_PROBLEM TO SOLVE_: Repeat the lines below exactly as written, please, from the line with "union.object = make_fronds()" to the line with "for node in", both lines included, and no others.

_ITEMS_:
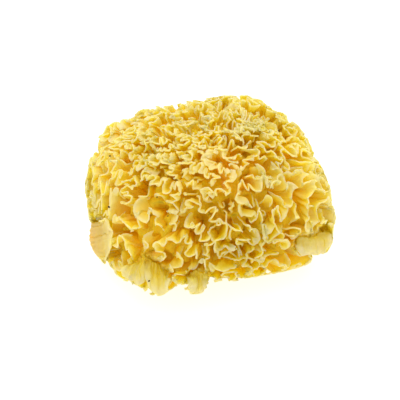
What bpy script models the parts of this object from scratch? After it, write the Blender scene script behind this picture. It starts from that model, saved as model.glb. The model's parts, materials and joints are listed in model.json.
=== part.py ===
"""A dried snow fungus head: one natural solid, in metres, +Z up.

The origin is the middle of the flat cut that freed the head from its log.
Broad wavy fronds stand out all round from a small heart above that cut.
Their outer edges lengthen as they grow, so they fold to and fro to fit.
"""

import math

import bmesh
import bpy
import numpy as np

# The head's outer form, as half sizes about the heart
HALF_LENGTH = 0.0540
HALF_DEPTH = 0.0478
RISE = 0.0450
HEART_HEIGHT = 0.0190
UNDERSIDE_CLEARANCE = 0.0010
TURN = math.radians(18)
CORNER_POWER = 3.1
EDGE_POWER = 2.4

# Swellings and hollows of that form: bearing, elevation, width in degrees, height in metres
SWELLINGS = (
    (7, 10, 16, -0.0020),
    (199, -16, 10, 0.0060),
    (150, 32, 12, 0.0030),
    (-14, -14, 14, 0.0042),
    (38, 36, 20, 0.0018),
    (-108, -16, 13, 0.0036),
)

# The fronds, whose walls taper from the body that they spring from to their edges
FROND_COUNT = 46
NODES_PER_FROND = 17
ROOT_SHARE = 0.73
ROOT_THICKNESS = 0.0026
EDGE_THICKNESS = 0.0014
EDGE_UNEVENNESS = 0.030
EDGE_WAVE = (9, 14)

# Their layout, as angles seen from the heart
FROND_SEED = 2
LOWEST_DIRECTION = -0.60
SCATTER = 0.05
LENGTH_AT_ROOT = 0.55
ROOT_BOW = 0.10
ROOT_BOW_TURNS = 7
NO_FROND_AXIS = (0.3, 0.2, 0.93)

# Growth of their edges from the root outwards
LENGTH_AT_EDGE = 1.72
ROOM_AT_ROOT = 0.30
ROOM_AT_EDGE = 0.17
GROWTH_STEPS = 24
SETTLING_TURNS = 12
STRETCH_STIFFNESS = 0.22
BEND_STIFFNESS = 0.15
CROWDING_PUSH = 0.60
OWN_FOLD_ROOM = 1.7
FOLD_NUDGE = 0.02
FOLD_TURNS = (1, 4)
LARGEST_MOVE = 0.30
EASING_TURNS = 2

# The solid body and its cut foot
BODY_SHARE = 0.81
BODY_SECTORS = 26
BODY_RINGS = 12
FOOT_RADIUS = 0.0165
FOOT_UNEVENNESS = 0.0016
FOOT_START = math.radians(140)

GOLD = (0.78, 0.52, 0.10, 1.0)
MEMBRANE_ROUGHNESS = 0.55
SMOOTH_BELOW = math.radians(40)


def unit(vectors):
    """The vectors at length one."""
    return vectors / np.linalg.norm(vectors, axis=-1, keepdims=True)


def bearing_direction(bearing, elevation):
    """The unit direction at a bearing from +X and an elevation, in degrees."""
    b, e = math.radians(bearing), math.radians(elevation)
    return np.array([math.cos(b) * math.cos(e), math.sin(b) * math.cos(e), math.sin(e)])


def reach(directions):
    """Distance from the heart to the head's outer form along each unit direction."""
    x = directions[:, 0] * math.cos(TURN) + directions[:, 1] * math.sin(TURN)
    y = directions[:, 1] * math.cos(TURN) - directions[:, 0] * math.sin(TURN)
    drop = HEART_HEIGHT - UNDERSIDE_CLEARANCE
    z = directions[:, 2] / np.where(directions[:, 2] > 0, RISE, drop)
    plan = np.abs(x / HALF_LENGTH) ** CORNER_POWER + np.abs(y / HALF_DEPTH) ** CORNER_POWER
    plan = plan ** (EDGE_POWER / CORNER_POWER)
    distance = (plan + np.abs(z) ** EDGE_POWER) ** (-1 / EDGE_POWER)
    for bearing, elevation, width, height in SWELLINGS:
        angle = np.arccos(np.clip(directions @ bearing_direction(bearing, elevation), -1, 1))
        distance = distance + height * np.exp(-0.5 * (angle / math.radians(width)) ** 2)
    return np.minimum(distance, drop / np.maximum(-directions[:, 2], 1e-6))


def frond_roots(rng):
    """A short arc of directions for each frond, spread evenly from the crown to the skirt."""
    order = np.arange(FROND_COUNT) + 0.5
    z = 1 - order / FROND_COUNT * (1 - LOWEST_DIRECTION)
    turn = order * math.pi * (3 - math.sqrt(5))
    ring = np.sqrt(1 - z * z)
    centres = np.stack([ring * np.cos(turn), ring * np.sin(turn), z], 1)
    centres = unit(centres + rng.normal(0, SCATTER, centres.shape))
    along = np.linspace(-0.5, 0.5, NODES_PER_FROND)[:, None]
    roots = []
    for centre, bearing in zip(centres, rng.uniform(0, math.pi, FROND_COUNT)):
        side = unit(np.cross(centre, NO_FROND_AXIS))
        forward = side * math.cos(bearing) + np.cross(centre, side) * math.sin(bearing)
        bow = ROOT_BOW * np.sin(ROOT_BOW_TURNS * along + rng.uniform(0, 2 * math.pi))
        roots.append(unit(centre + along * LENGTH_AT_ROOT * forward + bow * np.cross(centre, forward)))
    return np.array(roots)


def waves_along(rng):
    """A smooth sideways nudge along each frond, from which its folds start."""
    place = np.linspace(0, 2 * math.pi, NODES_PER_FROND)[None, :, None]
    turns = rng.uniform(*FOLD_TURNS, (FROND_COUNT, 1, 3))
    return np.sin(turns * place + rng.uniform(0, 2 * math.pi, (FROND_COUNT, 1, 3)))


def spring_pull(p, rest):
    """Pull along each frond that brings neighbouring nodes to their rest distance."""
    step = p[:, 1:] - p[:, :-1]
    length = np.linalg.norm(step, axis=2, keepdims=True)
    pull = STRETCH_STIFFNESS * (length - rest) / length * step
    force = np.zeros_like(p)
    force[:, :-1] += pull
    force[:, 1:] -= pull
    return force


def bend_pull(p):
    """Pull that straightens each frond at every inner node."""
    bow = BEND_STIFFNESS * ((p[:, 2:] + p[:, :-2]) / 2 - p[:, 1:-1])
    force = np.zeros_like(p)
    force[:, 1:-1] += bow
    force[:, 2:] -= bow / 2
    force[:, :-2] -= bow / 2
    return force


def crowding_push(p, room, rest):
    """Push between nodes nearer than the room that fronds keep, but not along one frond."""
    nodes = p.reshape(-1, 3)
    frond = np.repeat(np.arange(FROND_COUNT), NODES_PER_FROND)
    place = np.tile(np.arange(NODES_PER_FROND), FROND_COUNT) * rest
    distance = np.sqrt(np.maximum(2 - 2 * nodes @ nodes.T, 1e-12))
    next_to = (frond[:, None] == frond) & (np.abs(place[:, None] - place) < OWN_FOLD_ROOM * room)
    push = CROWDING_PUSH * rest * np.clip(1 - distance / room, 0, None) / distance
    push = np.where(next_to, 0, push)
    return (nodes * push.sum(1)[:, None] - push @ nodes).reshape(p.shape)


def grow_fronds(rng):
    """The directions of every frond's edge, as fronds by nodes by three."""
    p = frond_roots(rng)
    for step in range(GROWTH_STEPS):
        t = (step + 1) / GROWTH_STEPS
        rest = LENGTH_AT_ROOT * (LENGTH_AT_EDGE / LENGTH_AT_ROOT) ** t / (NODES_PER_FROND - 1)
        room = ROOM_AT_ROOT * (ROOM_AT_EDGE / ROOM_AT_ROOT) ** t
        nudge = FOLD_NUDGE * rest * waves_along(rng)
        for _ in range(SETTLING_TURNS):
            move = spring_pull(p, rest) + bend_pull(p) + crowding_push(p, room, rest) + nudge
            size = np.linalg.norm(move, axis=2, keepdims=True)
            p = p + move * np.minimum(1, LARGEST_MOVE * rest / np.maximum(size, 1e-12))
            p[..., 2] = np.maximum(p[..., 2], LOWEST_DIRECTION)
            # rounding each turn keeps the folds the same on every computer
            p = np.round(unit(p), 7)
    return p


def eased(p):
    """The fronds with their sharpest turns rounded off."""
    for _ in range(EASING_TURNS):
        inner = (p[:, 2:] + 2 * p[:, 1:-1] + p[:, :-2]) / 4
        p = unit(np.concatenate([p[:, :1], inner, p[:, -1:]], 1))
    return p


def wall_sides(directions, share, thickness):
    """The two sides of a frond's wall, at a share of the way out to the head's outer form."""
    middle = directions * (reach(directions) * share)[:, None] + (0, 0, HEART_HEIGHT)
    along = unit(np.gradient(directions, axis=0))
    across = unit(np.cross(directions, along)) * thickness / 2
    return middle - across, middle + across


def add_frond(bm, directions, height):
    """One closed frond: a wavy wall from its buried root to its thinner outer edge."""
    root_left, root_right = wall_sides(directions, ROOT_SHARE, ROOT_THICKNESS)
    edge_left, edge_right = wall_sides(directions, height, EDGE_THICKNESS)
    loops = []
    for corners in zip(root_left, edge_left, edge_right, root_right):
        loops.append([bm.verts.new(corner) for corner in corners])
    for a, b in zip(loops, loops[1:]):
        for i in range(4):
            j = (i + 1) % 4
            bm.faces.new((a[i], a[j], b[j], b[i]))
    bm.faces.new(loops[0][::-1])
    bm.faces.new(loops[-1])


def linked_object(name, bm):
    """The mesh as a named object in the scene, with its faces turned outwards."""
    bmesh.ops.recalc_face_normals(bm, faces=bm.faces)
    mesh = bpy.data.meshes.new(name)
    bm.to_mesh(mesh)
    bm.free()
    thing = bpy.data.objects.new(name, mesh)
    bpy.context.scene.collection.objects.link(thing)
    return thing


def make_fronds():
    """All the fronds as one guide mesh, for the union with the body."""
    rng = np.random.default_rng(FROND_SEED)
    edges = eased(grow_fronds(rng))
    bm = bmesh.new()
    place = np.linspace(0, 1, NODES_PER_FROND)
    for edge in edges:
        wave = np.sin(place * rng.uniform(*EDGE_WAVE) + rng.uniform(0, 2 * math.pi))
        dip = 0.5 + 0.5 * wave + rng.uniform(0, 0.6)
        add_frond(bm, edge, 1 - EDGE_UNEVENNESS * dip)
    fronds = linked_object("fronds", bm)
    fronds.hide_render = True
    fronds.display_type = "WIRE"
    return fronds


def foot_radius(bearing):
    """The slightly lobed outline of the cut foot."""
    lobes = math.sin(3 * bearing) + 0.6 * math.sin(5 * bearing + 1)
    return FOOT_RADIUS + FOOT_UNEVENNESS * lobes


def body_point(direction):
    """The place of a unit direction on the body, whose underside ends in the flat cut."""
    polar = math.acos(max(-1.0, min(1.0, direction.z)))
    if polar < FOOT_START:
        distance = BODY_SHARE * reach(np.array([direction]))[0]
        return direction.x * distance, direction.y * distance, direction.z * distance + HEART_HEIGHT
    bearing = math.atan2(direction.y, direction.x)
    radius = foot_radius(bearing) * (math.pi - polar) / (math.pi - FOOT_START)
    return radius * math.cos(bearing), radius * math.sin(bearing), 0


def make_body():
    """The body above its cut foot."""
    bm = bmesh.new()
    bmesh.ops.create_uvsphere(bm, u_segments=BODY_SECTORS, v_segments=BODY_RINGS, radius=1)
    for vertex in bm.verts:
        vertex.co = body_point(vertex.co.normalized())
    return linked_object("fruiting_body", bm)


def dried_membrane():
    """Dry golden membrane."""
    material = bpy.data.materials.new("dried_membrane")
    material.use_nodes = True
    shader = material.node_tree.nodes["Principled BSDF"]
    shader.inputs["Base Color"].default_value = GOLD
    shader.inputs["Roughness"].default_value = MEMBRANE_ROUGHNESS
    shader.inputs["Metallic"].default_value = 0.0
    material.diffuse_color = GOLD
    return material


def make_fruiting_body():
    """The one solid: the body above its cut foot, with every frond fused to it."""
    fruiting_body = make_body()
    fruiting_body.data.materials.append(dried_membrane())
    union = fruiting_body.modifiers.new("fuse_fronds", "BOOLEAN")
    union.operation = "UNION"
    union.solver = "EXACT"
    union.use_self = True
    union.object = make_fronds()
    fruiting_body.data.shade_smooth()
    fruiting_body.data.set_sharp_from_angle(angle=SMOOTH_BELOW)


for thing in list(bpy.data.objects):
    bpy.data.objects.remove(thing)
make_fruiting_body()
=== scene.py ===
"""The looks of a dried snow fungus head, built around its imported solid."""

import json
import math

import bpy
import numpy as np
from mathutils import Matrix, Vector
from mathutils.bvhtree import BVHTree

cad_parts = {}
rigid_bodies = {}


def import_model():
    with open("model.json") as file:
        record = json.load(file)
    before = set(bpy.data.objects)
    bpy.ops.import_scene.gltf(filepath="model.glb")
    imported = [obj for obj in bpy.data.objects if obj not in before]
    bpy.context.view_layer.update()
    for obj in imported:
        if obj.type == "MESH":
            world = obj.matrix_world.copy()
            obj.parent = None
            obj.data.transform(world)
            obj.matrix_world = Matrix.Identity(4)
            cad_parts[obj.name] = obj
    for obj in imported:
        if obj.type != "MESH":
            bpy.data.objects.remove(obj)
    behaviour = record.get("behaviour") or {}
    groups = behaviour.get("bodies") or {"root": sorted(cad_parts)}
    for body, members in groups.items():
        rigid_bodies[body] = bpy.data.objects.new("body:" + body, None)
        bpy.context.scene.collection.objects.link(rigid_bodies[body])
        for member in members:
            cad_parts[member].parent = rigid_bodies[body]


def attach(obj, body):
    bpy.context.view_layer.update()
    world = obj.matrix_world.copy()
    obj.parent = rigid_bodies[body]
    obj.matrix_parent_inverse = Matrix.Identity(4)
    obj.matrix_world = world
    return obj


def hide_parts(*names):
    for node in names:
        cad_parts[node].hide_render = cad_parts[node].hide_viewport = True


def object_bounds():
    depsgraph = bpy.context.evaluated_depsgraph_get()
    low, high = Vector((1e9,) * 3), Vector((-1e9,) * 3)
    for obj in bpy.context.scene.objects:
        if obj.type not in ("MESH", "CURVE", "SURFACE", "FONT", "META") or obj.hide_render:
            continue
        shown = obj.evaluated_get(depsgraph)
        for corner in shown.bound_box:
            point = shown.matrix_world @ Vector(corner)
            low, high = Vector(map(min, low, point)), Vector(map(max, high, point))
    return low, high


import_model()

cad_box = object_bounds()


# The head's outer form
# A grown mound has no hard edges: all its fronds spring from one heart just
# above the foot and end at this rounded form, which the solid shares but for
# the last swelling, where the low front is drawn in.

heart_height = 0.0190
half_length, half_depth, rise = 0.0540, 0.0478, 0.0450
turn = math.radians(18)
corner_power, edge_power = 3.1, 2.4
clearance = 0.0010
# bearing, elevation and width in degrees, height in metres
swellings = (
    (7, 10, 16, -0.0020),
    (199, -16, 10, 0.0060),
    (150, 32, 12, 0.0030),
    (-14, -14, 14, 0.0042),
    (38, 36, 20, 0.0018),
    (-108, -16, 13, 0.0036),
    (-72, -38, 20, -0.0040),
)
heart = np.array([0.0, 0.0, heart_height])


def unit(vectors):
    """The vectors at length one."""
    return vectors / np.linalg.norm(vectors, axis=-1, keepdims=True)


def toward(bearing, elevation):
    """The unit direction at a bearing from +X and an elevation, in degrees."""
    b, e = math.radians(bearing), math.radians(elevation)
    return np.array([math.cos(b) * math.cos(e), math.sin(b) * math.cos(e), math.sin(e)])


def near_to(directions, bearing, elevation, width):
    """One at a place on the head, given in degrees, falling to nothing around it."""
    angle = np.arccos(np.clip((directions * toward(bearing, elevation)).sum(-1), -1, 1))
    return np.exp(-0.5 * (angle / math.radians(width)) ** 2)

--

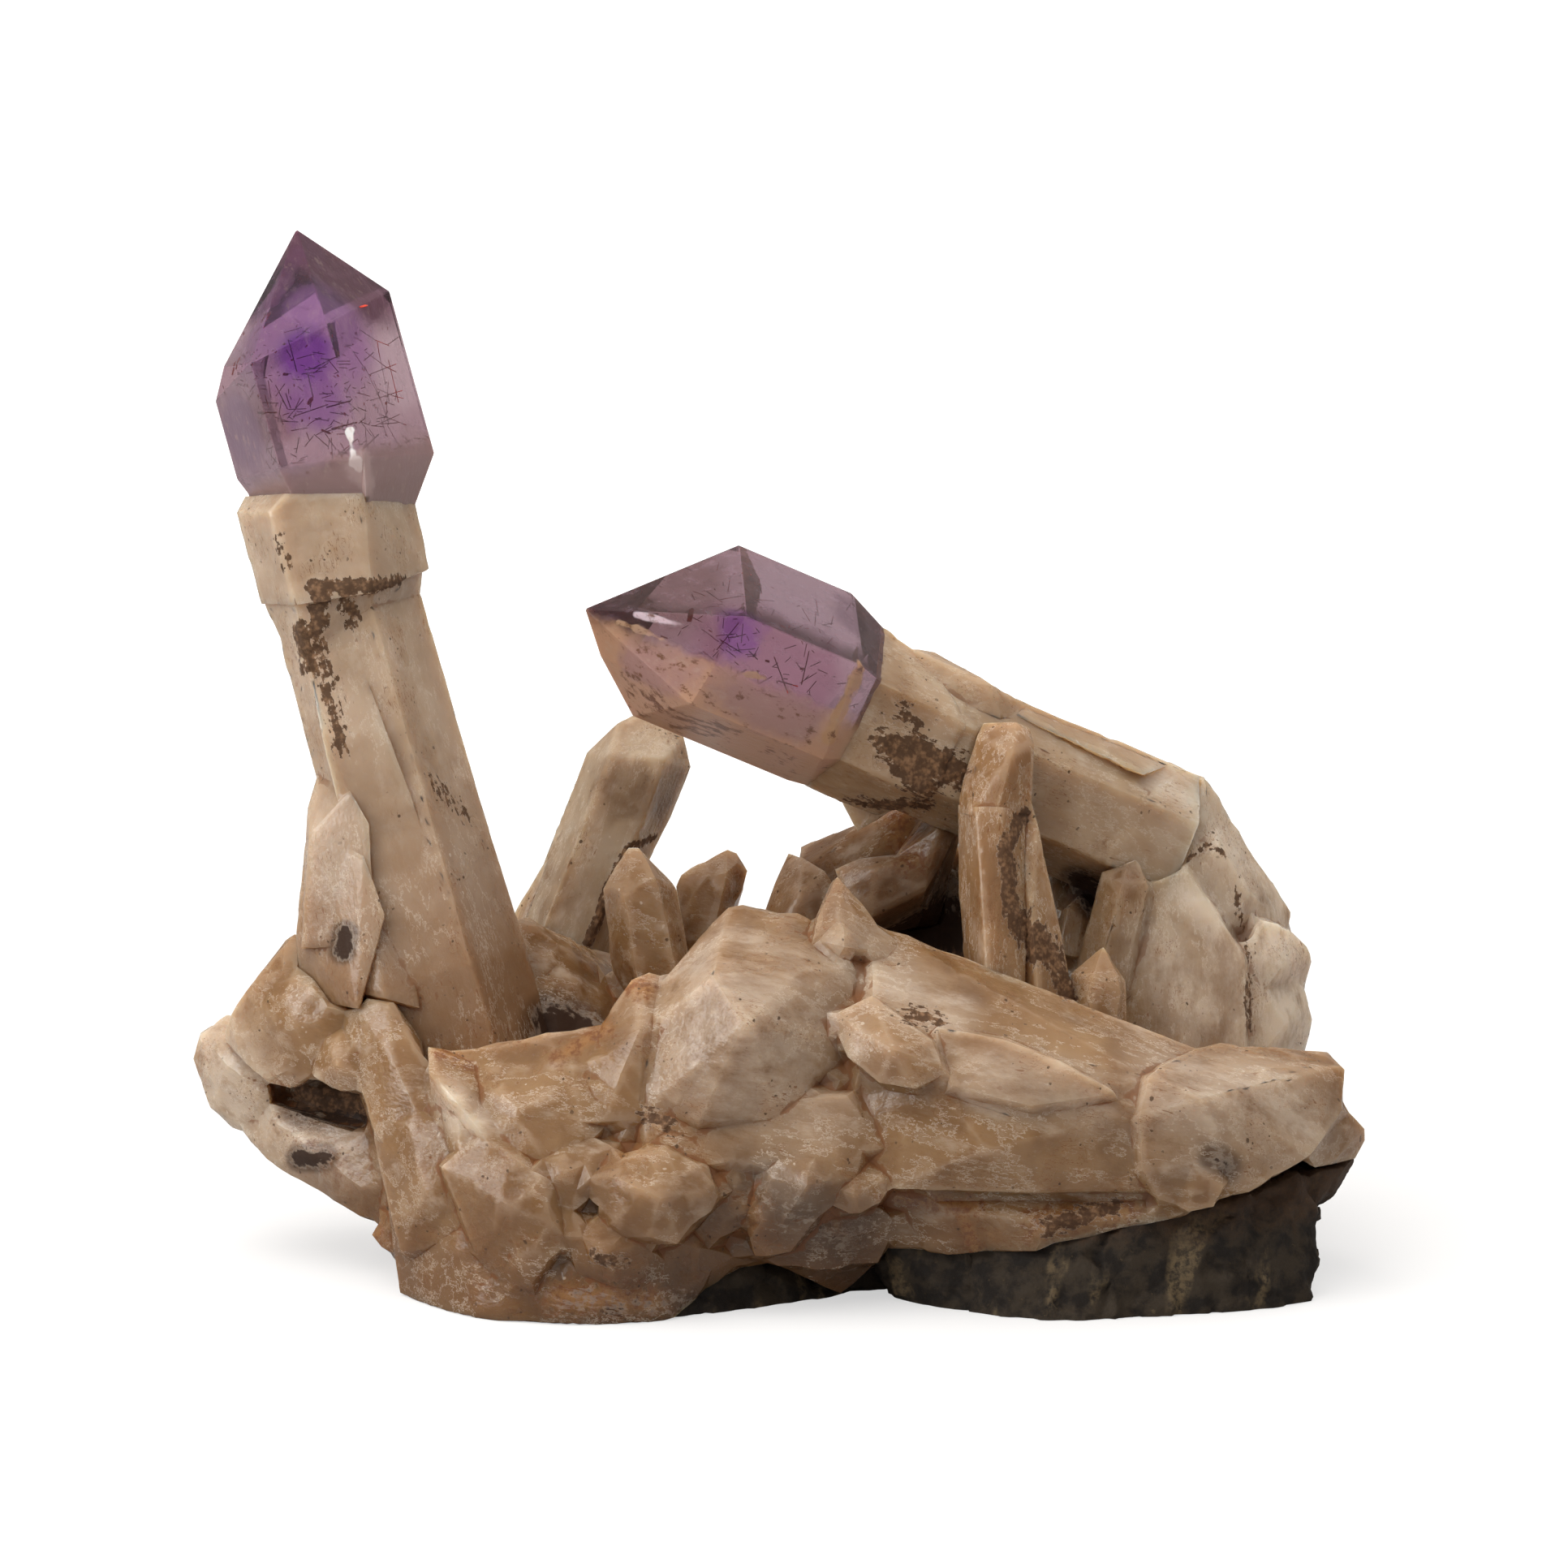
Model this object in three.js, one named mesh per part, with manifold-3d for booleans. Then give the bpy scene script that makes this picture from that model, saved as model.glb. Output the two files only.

_EXPECTED ANSWER_:
    union.object = make_fronds()
    fruiting_body.data.shade_smooth()
    fruiting_body.data.set_sharp_from_angle(angle=SMOOTH_BELOW)


for thing in list(bpy.data.objects):
    bpy.data.objects.remove(thing)
make_fruiting_body()
=== scene.py ===
"""The looks of a dried snow fungus head, built around its imported solid."""

import json
import math

import bpy
import numpy as np
from mathutils import Matrix, Vector
from mathutils.bvhtree import BVHTree

cad_parts = {}
rigid_bodies = {}


def import_model():
    with open("model.json") as file:
        record = json.load(file)
    before = set(bpy.data.objects)
    bpy.ops.import_scene.gltf(filepath="model.glb")
    imported = [obj for obj in bpy.data.objects if obj not in before]
    bpy.context.view_layer.update()
    for obj in imported:
        if obj.type == "MESH":
            world = obj.matrix_world.copy()
            obj.parent = None
            obj.data.transform(world)
            obj.matrix_world = Matrix.Identity(4)
            cad_parts[obj.name] = obj
    for obj in imported:
        if obj.type != "MESH":
            bpy.data.objects.remove(obj)
    behaviour = record.get("behaviour") or {}
    groups = behaviour.get("bodies") or {"root": sorted(cad_parts)}
    for body, members in groups.items():
        rigid_bodies[body] = bpy.data.objects.new("body:" + body, None)
        bpy.context.scene.collection.objects.link(rigid_bodies[body])
        for member in members:
            cad_parts[member].parent = rigid_bodies[body]


def attach(obj, body):
    bpy.context.view_layer.update()
    world = obj.matrix_world.copy()
    obj.parent = rigid_bodies[body]
    obj.matrix_parent_inverse = Matrix.Identity(4)
    obj.matrix_world = world
    return obj


def hide_parts(*names):
    for node in names:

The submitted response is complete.